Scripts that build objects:
— BEGIN —

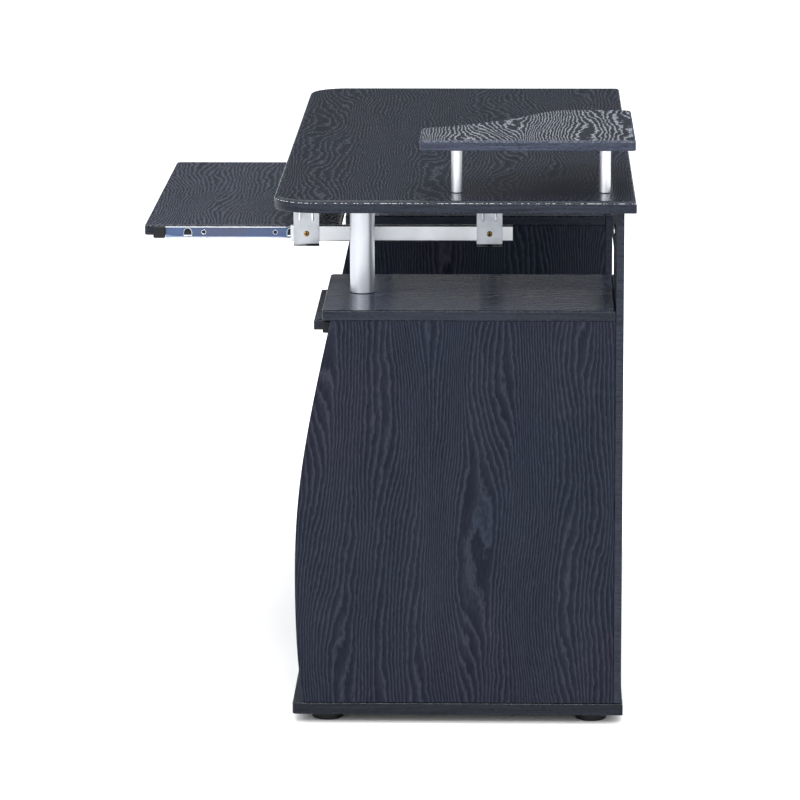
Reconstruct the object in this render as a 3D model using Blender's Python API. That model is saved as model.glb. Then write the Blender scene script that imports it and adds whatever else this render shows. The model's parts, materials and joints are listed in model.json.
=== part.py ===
"""Computer desk with a keyboard tray: two pedestals, a desktop on columns and back boards, a raised shelf on
posts, a keyboard tray hung on ball slides, and a pull-out board in the right pedestal.

The frame: +X to the sitter's right, +Y to the back, +Z up, floor at Z = 0, metres. The tray stands pulled
out. Y = 0 is halfway between the front of the tray and the back of the desktop.
"""

import math

import bmesh
import bpy
from mathutils import Vector
from mathutils.geometry import interpolate_bezier

# Whole desk
DESK_WIDTH = 1.200
DESK_DEPTH = 0.521
DESK_HEIGHT = 0.783
TRAY_REACH = 0.208  # how far the pulled-out tray stands in front of the desktop
DESK_FRONT = (TRAY_REACH - DESK_DEPTH) / 2
GAP = 0.0003  # between pieces that touch

# Boards
DESKTOP_THICK = 0.018
BOARD_THICK = 0.015
BASE_THICK = 0.0180
BACK_THICK = 0.0115
DESKTOP_CORNER = 0.062
SMALL_CORNER = 0.006
EDGE_ROUND = 0.002
PANEL_EDGE_ROUND = 0.0008
UNDERSIDE = DESK_HEIGHT - DESKTOP_THICK

# Pedestals, mirrored left and right. "Set back" is measured from the desktop's front edge.
PEDESTAL_INNER = 0.268
PEDESTAL_OUTER = 0.568
PEDESTAL_TOP = 0.618
TOP_SET_BACK = 0.069
PANEL_TOP_SET_BACK = 0.0814
PANEL_BULGE_SET_BACK = 0.0269
PANEL_FOOT_SET_BACK = 0.0386
PANEL_BULGE_HEIGHT = 0.2119
PANEL_REAR_SET_BACK = 0.4925
PANEL_TOP_RUN = 0.193  # length of the nearly straight run below the panel's top
PANEL_TOP_LEAN = 0.2277  # how far that run leans forwards for each metre down
PANEL_FOOT_RUN = 0.0144
PANEL_FOOT_LEAN = 0.179
PANEL_BULGE_RUN = 0.1225
BASE_SET_BACK = 0.0218
BASE_REAR_SET_BACK = 0.5070
GLIDE_HEIGHT = 0.0142
GLIDE_RADIUS = 0.0229
GLIDE_NECK = 0.0025  # how far its upper end stands in from its rim
GLIDE_CHAMFER = 0.0015
GLIDE_INSET = 0.041  # from the pedestal's side to a glide's centre
GLIDE_SET_BACKS = {"front": 0.0722, "rear": 0.4609}
BASE_TOP = GLIDE_HEIGHT + BASE_THICK
TOP_BOTTOM = PEDESTAL_TOP - BOARD_THICK
NOTCH_WIDTH = 0.117
NOTCH_TOP = 0.6780
FIXED_SHELF_HEIGHT = 0.300
FIXED_SHELF_SET_BACK = 0.070
MODESTY_BOTTOM = 0.150
MODESTY_TOP = 0.440
MODESTY_SET_BACK = 0.467

# Column between a pedestal and the desktop
COLUMN_RADIUS = 0.0182
COLUMN_WALL = 0.0015
COLUMN_SIDE = 0.417
COLUMN_SET_BACK = 0.1224

# Cam locks on the front of the back boards
CAM_RADIUS = 0.0075
CAM_HEIGHT = 0.003
CAM_CHAMFER = 0.0008
CAM_BELOW_DESKTOP = 0.035
CAM_INSET = 0.038

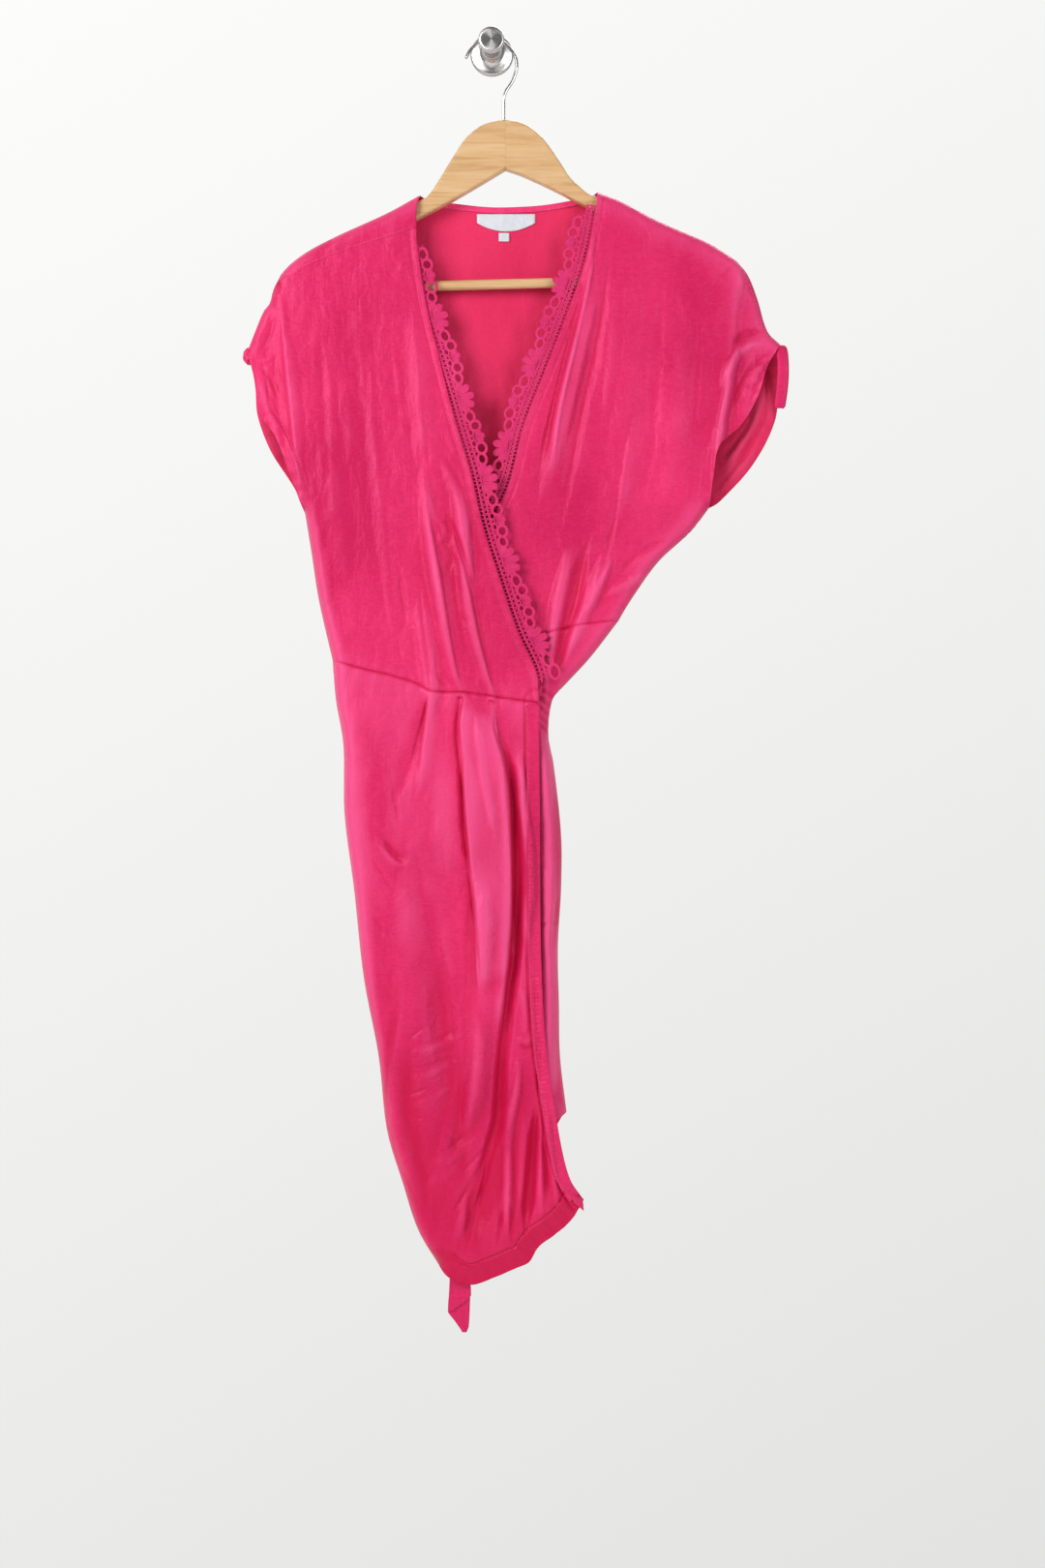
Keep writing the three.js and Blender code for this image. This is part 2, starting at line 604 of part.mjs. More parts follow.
// The inner tie: sewn behind the under front's hidden corner, it hangs down inside the skirt
function tie() {
  const drops = [...steps(TIE_TOP, TIE_TAPER, 16), TIE_TAPER, mix(TIE_TAPER, TIE_END, 0.5), TIE_END];
  const sewnDepth = depthUnder(TIE_X + 2, TIE_TOP) - CLOTH - SEAM_GAP;
  const grid = drops.map((z) => {
    const taper = Math.max(0, (z - TIE_TAPER) / (TIE_END - TIE_TAPER));
    const half = mix(TIE_WIDTH / 2, TIE_POINT / 2, taper);
    const sway = TIE_SWAY * Math.sin(z / TIE_SWAY_LENGTH) * smooth(-600, -700, z);
    const middle = TIE_X + TIE_POINT_SHIFT * taper + sway;
    const depth = mix(sewnDepth, TIE_DEPTH, smooth(-590, -650, z));
    const hollow = (side) => (side === 0 ? 1 : 0);
    return [-1, 0, 1].map((side) => new THREE.Vector3(middle + side * half, -depth + hollow(side), z));
  });
  return wall(grid);
}

// The strap that gathers the right sleeve's hem at the overarm seam
function cuffTabRight() {
  const grid = TAB_RIGHT.map(([x, z, depth]) => [-1, 0, 1].map((side) => new THREE.Vector3(
    x + side * TAB_WIDTH / 2,
    -depth - (side === 0 ? 1 : 0),
    z,
  )));
  return wall(grid, { inner: -TAB_THICKNESS / 2, outer: TAB_THICKNESS / 2 });
}

function cuffTabLeft() {
  const knot = new THREE.SphereGeometry(1, 12, 8);
  knot.scale(...KNOT_RADII);
  knot.translate(...KNOT_CENTRE);
  return knot;
}

add('bodice_over', bodiceOver(), satin);
add('bodice_back_shoulder_left', bodiceBackShoulderLeft(), satin);
add('bodice_under', bodiceUnder(), satin);
add('bodice_back', bodiceBack(), satinInside);
add('skirt_over', skirtOver.geometry, satin);
add('skirt_under', skirtUnder.geometry, satin);
add('skirt_back', skirtBack.geometry, satinInside);
add('placket_over', placket(), satin);
add('neck_binding_back', neckBindingBack(), satin);
add('neck_label', innerTab(NECK_LABEL), labelCloth);
add('size_tab', innerTab(SIZE_TAB), labelCloth);

// Each lace is sewn behind its front's neck edge
const behindFront = CLOTH / 2 + SEAM_GAP + TRIM / 2;
const laceEdgeUnder = (share) => curve(NECK_UNDER)(mix(LACE_START_UNDER, 1, share));
add('lace_over', laceTrim(curve(NECK_OVER), LACE_REACH_OVER, 1,
  (x, z) => depthOver(x, z) - behindFront), lace);
add('lace_under', laceTrim(laceEdgeUnder, LACE_REACH_UNDER, -1,
  (x, z) => depthUnder(x, z) - behindFront), lace);
add('tie_inner', tie(), satin);
add('cuff_tab_left', cuffTabLeft(), satin);
add('cuff_tab_right', cuffTabRight(), satin);

// The hanger

// A side view, columns x and z, made into a board with rounded edges in the middle of the hanger's depth
function board(outline) {
  const shape = new THREE.Shape(outline.map(([x, z]) => new THREE.Vector2(x, z)));
  const geometry = new THREE.ExtrudeGeometry(shape, {
    depth: HANGER_THICKNESS - 2 * HANGER_BEVEL,
    bevelSize: HANGER_BEVEL,
    bevelOffset: -HANGER_BEVEL,
    bevelThickness: HANGER_BEVEL,
    bevelSegments: 3,
  });
  geometry.translate(0, 0, SEAM_DEPTH - HANGER_THICKNESS / 2 + HANGER_BEVEL);
  geometry.rotateX(Math.PI / 2);
  return geometry;
}

function underRidge(ridge, until) {
  return sampled(ridge, 20).filter(([x]) => Math.abs(x) < until).slice(1)
    .map(([x, z]) => [x, z - CLOTH / 2 - HANGER_CLEARANCE]);
}

// The arms, down the ridge from their joint in the middle and back along their undersides
const armLeft = [[12.85, -70], [4, -71], [-10, -75.5], [-25, -88], [-37, -106], [-48, -124], [-55, -135],
  [-61, -142.4], [-66, -143], ...underRidge(RIDGE_LEFT, 180), [-186, -208], [-191, -215], [-192, -228],
  [-190, -235], [-185, -235], [-184, -222], [-160, -210], [-120, -189], [-70, -163], [-36, -145],
  [0, -124], [12.85, -116]];
const armRight = [[13.15, -70], [22, -71], [34, -75.5], [49, -88], [62, -106], [74, -124], [84, -133.4],
  [92, -139.6], [98, -140], ...underRidge(RIDGE_RIGHT, 221), [223, -202], [224, -216], [222, -225],
  [215, -225], [214.4, -212], [190, -198], [150, -178], [90, -151.5], [60, -136], [30, -122], [13.15, -116]];
add('hanger_arm_left', board(armLeft), beech);
add('hanger_arm_right', board(armRight), beech);

// The trouser bar runs between the ends of the arms
const barLeft = new THREE.Vector3(BAR_LEFT[0], -SEAM_DEPTH, BAR_LEFT[1]);
const barRight = new THREE.Vector3(BAR_RIGHT[0], -SEAM_DEPTH, BAR_RIGHT[1]);
const barGeometry = new THREE.CylinderGeometry(BAR_RADIUS, BAR_RADIUS, barLeft.distanceTo(barRight), 16);
barGeometry.rotateZ(Math.PI / 2);
barGeometry.rotateY(-Math.atan2(barRight.z - barLeft.z, barRight.x - barLeft.x));
barGeometry.translate(...barLeft.clone().lerp(barRight, 0.5).toArray());
add('hanger_bar', barGeometry, beech);

// The hanger's wire hook, columns x and z, from its foot to its tip
const WIRE = [[11.3, -69.6], [11.3, -58], [11.6, -48], [14, -41], [19, -33.5], [22.6, -24.4], [23.6, -16],
  [21.6, -8], [16.5, -1], [9.5, 5], [0, 8], [-8, 6.6], [-14.5, 2.2], [-20.5, -4], [-24.5, -11.6]];
const wireSection = new THREE.Shape();
wireSection.absarc(0, 0, WIRE_RADIUS, 0, 2 * Math.PI);
add('hanger_hook', new THREE.ExtrudeGeometry(wireSection, {
  steps: 42,
  curveSegments: 4,
  bevelEnabled: false,
  extrudePath: new THREE.CatmullRomCurve3(WIRE.map(([x, z]) => new THREE.Vector3(x, -SEAM_DEPTH, z))),
}), steel);

// The wall hook is turned about Y: columns radius and depth, from the knob's face back to the wall
const HOOK_PROFILE = [[0, 47.6], [10.8, 47.2], [12.2, 45.6], [12.3, 42.5], [10.6, 40], [7.2, 36], [6, 31],
  [6, 19], [7.2, 12], [10, 7.4], [17, 4.6], [20, 3.2], [20.6, 1.6], [20.2, 0], [0, 0]];
const hookProfile = HOOK_PROFILE.map(([radius, depth]) => new THREE.Vector2(radius, -depth));
add('wall_hook', new THREE.LatheGeometry(hookProfile, 24), steel);

export default dress;
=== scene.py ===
# A wrap dress on a wooden hanger, hung from a round wall hook.
# The shapes are worked out in millimetres and made in metres. A depth is a distance off the wall plane,
# towards -Y. Left and right are the viewer's.
import math

import bpy
import numpy as np
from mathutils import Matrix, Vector


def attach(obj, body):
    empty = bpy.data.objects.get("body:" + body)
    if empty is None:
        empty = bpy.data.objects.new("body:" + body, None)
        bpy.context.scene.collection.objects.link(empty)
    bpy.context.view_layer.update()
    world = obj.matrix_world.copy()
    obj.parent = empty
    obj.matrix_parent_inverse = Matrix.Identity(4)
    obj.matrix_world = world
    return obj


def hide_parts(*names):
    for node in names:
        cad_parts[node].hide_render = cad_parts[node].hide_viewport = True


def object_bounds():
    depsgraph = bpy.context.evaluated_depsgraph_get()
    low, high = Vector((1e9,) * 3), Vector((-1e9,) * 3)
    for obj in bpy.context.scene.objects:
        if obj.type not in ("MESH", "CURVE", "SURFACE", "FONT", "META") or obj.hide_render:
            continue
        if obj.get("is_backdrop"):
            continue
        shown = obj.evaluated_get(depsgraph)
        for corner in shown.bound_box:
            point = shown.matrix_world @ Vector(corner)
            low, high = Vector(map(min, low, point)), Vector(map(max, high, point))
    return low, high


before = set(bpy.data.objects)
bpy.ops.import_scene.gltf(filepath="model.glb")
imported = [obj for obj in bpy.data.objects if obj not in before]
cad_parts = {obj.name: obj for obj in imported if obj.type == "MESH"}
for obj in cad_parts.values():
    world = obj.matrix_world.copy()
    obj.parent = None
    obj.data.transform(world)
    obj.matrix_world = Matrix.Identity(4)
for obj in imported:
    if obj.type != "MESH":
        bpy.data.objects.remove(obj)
cad_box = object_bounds()

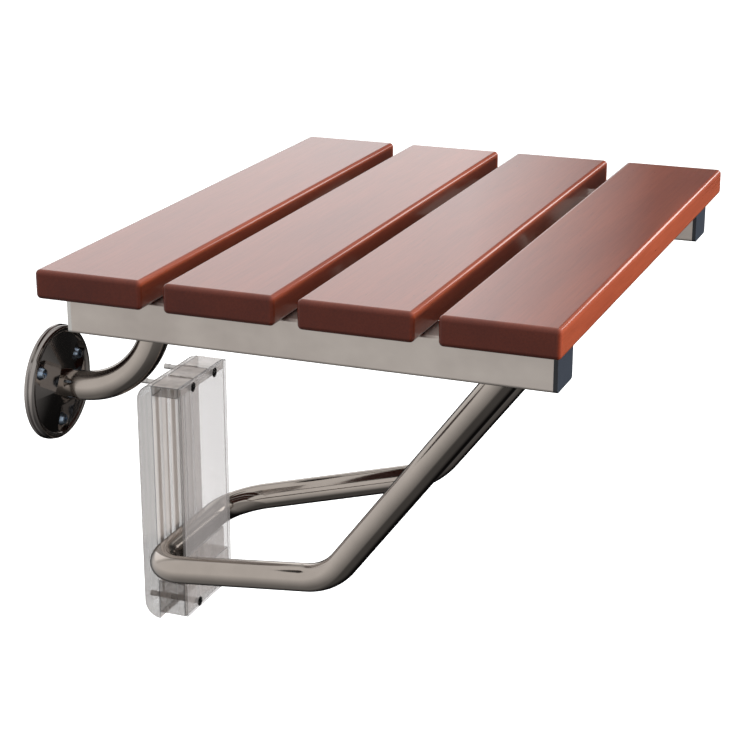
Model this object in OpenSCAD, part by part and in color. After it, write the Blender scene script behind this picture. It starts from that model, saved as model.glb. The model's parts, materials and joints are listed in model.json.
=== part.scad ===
// Fold down wall seat: four wooden slats on two steel rails, hinged to two wall elbows and held
// level by one bent tube leg. The leg's crossbar slides up inside a clear guide on the wall.
// The wall is the plane y = 0, the seat points to -y, x runs along the wall and z is up.
// The origin is on the wall, midway between the flanges, at the height of their centres.
// Left is -x and right is +x, as seen by someone who faces the wall.

/* [Slats] */
// Width of the seat along the wall
seat_width = 412; // [404:1:560]
// Size of one slat from front to back
slat_depth = 70; // [62:1:84]
// Open gap between two slats
slat_gap = 14; // [8:1:20]
// Thickness of a slat
slat_thickness = 18; // [16:0.5:22]
// Radius along a slat's long edges
slat_edge = 3; // [1:0.5:5]
// Gap between the wall and the first slat
slat_wall_gap = 29; // [27:1:34]

/* [Rails] */
// How far the rails' outer faces stand in from the seat's ends
rail_side_inset = 18; // [12:0.5:22]
// Width of a rail
rail_width = 30; // [28:1:36]
// Height of a rail
rail_height = 25; // [24:1:32]
// Wall of a rail's steel
rail_wall = 1.5; // [1.2:0.1:2]
// Outer corner radius of a rail
rail_corner = 2; // [1.8:0.1:3]
// Thickness of the steel plate that closes the wall end of a rail
end_plate = 2.5; // [1.5:0.5:4]
// How far the rail itself stops short of the seat's wall edge
rail_rear_inset = 13; // [11:1:16]
// How far the rail itself stops short of the seat's front edge
rail_front_inset = 9; // [6:1:12]
// Visible thickness of the plastic plug in a rail's front end
plug_face = 2.5; // [1.5:0.5:4]
// Length of the plug inside the rail
plug_length = 12; // [8:1:16]
// Room between the plug's body and the rail's wall
plug_room = 0.15; // [0.1:0.05:0.3]

/* [Tubes] */
// Outer diameter of the elbows and of the leg
tube_diameter = 19; // [18:0.5:21]
// Wall of the tubes
tube_wall = 1.5; // [1.2:0.1:2]
// How far a tube's open end passes its pivot
tube_end = 6.5; // [6:0.25:7]
// How much each face of a tube's wall is drawn in where it is bent
bend_thinning = 0.02; // [0.02:0.01:0.1]
// How far a bend runs on inside the straights it joins
bend_lap = 0.5; // [0.3:0.1:0.8]

/* [Wall elbows] */
// Distance from the wall to the hinge axis
hinge_reach = 76; // [74:1:80]
// Height of the hinge axis above the flange centres
hinge_rise = 63; // [61:1:68]
// Bend radius of an elbow
elbow_radius = 57; // [54:1:58]
// Distance from the middle of an elbow to the face of the rail beside it
elbow_gap = 16; // [14:0.5:18]
// Highest angle the seat folds up to, which sets the relief under the first slat
fold_angle = 84; // [70:1:84]
// Room around an elbow in the relief under the first slat
relief_room = 1.5; // [1:0.25:2]
// Width of the relief beyond each side of the tube
relief_side = 3; // [2:0.5:4]

/* [Wall flanges] */
// Diameter of a flange
flange_diameter = 74; // [70:1:80]
// Height of the flange's rim
rim_height = 6; // [5:0.5:7]
// Width of the rim
rim_width = 3; // [2:0.5:4]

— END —

## EXERCISE
From the line with "to the wall" through the line with "obj.matrix_parent_inverse = Matrix.Identity(4)", set down every line exactly and nothing besides.

## EXPECTED OUTPUT
// The wall hook is turned about Y: columns radius and depth, from the knob's face back to the wall
const HOOK_PROFILE = [[0, 47.6], [10.8, 47.2], [12.2, 45.6], [12.3, 42.5], [10.6, 40], [7.2, 36], [6, 31],
  [6, 19], [7.2, 12], [10, 7.4], [17, 4.6], [20, 3.2], [20.6, 1.6], [20.2, 0], [0, 0]];
const hookProfile = HOOK_PROFILE.map(([radius, depth]) => new THREE.Vector2(radius, -depth));
add('wall_hook', new THREE.LatheGeometry(hookProfile, 24), steel);

export default dress;
=== scene.py ===
# A wrap dress on a wooden hanger, hung from a round wall hook.
# The shapes are worked out in millimetres and made in metres. A depth is a distance off the wall plane,
# towards -Y. Left and right are the viewer's.
import math

import bpy
import numpy as np
from mathutils import Matrix, Vector


def attach(obj, body):
    empty = bpy.data.objects.get("body:" + body)
    if empty is None:
        empty = bpy.data.objects.new("body:" + body, None)
        bpy.context.scene.collection.objects.link(empty)
    bpy.context.view_layer.update()
    world = obj.matrix_world.copy()
    obj.parent = empty
    obj.matrix_parent_inverse = Matrix.Identity(4)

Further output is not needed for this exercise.